Given data:

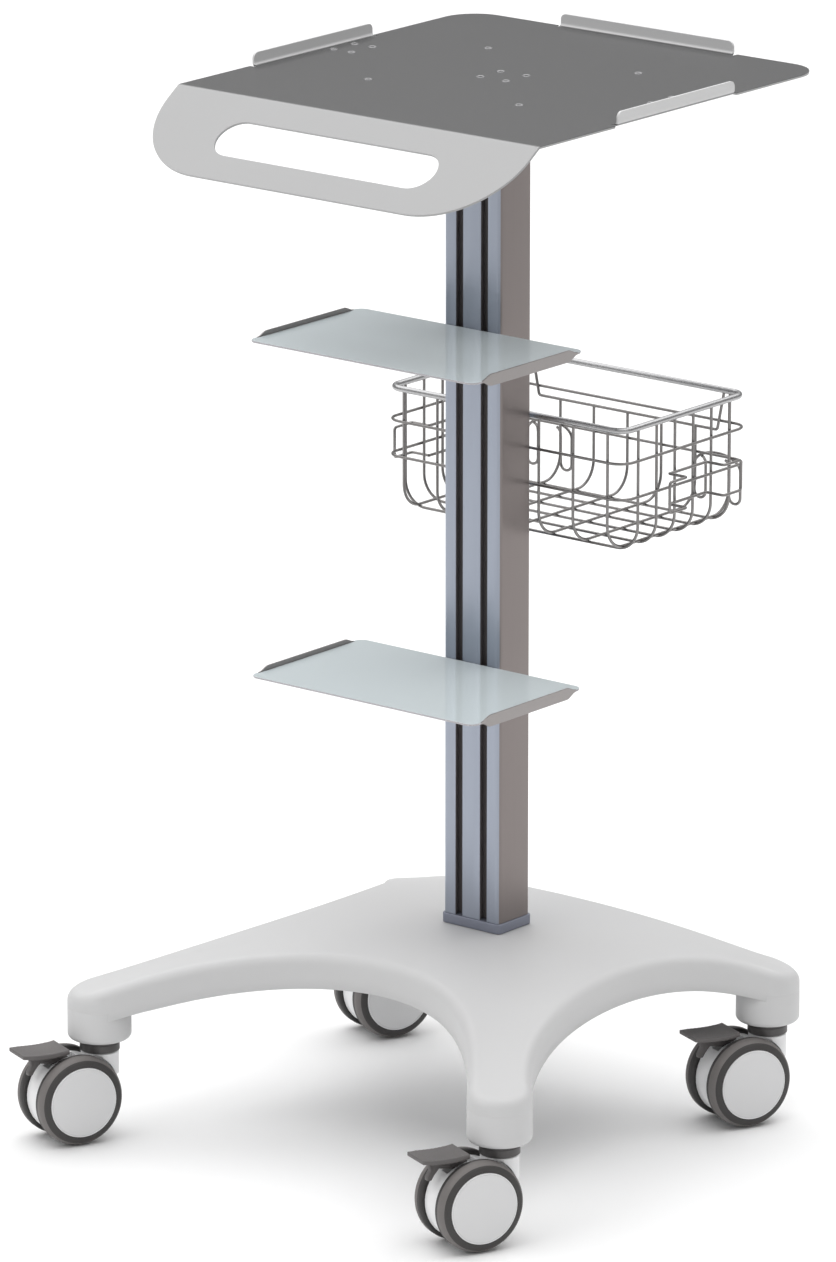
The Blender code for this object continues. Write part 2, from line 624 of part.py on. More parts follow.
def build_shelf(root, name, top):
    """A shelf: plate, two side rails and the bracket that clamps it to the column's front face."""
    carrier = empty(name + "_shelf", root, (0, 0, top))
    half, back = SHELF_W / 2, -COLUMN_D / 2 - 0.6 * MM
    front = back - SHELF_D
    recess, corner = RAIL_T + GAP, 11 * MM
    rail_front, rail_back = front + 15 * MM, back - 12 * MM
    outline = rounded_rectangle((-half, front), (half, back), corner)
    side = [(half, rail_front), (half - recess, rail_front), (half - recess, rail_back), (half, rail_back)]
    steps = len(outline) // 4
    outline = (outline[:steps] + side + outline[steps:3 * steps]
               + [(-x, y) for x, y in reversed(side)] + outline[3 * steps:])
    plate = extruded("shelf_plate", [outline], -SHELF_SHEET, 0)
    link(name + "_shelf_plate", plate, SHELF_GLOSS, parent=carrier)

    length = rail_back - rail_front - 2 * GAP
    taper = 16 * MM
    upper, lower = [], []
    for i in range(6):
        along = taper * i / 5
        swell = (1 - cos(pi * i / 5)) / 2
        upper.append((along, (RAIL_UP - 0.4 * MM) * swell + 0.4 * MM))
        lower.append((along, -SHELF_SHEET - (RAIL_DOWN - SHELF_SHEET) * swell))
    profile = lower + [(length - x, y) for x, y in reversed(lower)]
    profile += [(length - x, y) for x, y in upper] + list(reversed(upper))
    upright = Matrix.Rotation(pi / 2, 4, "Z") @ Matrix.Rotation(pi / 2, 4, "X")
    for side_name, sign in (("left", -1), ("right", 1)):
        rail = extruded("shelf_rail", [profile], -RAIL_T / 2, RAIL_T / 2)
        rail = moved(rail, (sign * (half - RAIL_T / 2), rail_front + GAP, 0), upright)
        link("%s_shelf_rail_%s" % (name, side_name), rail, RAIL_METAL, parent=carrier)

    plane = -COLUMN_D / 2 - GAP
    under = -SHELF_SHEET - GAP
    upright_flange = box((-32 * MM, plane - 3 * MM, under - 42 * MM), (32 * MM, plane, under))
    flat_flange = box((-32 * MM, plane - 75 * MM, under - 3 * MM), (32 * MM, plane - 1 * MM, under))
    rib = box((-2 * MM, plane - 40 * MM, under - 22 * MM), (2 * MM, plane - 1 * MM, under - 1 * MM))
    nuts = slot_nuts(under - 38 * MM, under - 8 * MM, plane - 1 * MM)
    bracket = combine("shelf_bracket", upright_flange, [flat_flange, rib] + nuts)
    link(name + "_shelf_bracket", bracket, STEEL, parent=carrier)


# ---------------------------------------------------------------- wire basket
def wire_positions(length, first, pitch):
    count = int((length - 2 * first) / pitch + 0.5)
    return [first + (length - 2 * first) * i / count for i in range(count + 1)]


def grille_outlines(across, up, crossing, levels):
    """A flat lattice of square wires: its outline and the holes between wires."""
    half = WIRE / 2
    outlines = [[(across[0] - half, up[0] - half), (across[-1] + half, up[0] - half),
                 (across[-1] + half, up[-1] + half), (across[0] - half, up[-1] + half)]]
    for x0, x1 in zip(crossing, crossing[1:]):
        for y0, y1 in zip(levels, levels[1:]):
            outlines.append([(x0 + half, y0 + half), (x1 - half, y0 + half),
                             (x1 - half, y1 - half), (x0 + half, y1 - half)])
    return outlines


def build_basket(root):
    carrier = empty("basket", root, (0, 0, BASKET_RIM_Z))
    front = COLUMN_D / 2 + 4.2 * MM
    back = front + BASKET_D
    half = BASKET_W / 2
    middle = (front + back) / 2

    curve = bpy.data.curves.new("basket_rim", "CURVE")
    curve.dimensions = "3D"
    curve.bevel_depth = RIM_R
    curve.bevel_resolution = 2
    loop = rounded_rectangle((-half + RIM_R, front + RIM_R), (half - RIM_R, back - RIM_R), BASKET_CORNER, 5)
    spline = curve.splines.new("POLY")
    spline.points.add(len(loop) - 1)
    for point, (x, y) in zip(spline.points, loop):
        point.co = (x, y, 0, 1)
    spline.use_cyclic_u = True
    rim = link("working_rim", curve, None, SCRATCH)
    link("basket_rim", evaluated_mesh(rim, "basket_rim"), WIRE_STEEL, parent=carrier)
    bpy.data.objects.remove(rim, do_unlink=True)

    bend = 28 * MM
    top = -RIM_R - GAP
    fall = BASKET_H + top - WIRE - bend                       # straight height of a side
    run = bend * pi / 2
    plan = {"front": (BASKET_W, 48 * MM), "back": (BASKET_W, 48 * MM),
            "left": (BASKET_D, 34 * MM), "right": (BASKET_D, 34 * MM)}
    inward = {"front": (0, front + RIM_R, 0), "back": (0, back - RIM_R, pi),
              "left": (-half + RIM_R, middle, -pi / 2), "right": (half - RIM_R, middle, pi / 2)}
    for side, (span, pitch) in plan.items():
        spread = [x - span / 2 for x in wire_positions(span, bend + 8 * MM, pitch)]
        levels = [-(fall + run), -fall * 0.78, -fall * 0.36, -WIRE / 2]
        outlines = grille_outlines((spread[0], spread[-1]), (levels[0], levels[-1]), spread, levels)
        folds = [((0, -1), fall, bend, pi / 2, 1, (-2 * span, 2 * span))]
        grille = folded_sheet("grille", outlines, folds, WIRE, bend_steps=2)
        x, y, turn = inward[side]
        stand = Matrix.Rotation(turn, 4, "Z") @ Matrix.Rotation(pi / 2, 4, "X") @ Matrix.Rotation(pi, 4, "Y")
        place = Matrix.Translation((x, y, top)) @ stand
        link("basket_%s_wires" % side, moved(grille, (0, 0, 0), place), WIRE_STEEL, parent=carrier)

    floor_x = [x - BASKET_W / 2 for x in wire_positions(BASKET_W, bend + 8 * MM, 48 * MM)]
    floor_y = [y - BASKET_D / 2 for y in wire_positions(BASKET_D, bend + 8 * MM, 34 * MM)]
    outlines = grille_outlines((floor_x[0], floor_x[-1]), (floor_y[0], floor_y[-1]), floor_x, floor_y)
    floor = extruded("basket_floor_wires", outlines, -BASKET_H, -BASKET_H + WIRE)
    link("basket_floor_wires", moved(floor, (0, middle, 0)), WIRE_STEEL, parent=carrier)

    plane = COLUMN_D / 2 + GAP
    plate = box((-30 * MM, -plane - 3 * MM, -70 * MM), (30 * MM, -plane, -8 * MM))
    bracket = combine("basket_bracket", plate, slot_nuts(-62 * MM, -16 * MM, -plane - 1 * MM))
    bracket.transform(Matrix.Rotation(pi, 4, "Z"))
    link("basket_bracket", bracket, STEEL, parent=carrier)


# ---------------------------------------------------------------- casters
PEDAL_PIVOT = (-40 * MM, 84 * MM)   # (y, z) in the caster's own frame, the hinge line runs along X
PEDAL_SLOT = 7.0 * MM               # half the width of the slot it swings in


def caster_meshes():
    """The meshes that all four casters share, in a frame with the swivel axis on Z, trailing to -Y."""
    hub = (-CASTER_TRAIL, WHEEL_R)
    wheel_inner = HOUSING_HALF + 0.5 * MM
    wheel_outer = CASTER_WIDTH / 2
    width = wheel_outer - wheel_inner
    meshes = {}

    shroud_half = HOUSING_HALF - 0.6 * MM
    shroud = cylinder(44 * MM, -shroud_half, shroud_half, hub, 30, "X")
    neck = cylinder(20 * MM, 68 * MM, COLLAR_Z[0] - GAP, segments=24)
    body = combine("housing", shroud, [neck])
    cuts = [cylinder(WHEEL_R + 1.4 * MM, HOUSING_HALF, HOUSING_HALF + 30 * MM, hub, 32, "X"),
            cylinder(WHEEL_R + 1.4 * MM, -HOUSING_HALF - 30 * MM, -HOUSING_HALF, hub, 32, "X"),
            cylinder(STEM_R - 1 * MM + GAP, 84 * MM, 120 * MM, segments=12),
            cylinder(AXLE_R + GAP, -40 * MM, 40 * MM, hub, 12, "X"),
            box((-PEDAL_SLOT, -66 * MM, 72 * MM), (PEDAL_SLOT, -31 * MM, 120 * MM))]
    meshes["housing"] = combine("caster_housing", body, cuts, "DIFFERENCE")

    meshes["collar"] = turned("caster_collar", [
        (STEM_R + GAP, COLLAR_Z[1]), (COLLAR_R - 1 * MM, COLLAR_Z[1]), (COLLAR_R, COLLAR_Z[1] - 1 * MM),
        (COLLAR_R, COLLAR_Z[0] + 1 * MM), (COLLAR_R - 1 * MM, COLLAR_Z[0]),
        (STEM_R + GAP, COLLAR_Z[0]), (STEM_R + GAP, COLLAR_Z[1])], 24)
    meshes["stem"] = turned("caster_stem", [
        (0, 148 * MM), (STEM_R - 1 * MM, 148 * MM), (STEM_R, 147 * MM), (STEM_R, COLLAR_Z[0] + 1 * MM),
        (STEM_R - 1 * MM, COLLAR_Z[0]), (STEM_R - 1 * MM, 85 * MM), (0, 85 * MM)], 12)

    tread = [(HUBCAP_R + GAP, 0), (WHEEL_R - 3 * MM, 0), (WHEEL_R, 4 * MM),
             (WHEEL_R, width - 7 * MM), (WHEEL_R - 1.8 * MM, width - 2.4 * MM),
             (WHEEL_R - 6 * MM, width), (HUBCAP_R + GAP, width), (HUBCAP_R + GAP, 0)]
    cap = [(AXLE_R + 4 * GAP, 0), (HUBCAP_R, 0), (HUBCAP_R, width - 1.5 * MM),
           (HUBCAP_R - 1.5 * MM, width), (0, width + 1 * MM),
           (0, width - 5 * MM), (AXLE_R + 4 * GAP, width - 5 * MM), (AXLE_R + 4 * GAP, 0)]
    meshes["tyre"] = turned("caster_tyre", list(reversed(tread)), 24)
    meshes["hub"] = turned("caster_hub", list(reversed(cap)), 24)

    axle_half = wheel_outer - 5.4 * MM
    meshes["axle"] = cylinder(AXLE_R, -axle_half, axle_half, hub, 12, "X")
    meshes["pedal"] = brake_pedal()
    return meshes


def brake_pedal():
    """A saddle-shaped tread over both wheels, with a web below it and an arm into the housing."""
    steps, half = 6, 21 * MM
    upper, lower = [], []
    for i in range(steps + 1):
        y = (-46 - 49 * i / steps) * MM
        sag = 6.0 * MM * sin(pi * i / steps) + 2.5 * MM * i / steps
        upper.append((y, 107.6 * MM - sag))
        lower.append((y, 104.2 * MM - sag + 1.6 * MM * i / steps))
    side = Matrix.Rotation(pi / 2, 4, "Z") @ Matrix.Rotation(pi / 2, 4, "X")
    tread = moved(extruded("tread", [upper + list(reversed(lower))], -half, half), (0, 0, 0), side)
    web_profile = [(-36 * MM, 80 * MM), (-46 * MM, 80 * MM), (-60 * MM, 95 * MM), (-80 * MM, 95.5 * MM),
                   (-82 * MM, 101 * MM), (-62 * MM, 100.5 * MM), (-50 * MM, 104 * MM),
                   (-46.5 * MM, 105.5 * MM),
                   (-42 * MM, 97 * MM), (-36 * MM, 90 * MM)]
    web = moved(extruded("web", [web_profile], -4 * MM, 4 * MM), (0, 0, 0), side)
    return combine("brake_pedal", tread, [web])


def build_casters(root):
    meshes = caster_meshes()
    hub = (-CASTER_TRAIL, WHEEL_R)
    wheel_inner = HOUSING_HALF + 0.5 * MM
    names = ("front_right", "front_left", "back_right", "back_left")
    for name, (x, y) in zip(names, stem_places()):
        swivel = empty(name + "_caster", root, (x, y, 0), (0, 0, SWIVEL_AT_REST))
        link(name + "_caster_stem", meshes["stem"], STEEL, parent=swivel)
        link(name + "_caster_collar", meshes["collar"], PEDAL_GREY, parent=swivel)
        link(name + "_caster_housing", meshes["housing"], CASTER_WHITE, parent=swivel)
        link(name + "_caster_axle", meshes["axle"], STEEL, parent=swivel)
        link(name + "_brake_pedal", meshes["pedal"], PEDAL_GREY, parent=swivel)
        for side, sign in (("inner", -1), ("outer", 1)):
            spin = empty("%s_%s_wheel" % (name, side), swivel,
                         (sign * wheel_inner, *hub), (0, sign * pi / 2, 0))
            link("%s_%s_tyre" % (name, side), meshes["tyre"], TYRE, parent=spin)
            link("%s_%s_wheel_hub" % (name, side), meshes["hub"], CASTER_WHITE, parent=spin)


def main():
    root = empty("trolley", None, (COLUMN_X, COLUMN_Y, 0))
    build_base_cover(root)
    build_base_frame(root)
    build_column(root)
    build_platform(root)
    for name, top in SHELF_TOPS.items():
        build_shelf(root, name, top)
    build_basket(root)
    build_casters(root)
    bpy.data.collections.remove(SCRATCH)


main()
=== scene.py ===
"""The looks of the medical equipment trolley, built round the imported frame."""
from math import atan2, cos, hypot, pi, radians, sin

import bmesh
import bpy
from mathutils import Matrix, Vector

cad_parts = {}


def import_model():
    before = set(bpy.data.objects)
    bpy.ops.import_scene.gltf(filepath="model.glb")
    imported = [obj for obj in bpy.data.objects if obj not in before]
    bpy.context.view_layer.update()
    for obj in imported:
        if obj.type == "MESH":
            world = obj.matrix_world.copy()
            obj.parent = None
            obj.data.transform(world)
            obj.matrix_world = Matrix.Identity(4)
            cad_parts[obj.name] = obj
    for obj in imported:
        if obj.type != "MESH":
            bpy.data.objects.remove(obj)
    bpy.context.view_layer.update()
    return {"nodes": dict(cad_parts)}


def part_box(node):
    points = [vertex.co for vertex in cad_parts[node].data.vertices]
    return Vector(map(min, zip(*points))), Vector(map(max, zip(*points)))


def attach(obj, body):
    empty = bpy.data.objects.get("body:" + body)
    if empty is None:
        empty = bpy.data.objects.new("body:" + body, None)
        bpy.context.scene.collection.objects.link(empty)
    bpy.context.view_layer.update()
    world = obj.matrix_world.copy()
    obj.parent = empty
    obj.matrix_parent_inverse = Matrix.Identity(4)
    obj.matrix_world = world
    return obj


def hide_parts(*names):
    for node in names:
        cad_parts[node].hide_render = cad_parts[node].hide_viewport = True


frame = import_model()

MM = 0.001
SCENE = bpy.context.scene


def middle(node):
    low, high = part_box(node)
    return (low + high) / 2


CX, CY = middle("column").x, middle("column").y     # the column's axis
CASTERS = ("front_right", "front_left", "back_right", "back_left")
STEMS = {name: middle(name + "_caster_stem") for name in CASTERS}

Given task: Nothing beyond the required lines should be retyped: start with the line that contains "build_column(root)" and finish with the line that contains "points = [vertex.co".

Response to the task:
    build_column(root)
    build_platform(root)
    for name, top in SHELF_TOPS.items():
        build_shelf(root, name, top)
    build_basket(root)
    build_casters(root)
    bpy.data.collections.remove(SCRATCH)


main()
=== scene.py ===
"""The looks of the medical equipment trolley, built round the imported frame."""
from math import atan2, cos, hypot, pi, radians, sin

import bmesh
import bpy
from mathutils import Matrix, Vector

cad_parts = {}


def import_model():
    before = set(bpy.data.objects)
    bpy.ops.import_scene.gltf(filepath="model.glb")
    imported = [obj for obj in bpy.data.objects if obj not in before]
    bpy.context.view_layer.update()
    for obj in imported:
        if obj.type == "MESH":
            world = obj.matrix_world.copy()
            obj.parent = None
            obj.data.transform(world)
            obj.matrix_world = Matrix.Identity(4)
            cad_parts[obj.name] = obj
    for obj in imported:
        if obj.type != "MESH":
            bpy.data.objects.remove(obj)
    bpy.context.view_layer.update()
    return {"nodes": dict(cad_parts)}


def part_box(node):
    points = [vertex.co for vertex in cad_parts[node].data.vertices]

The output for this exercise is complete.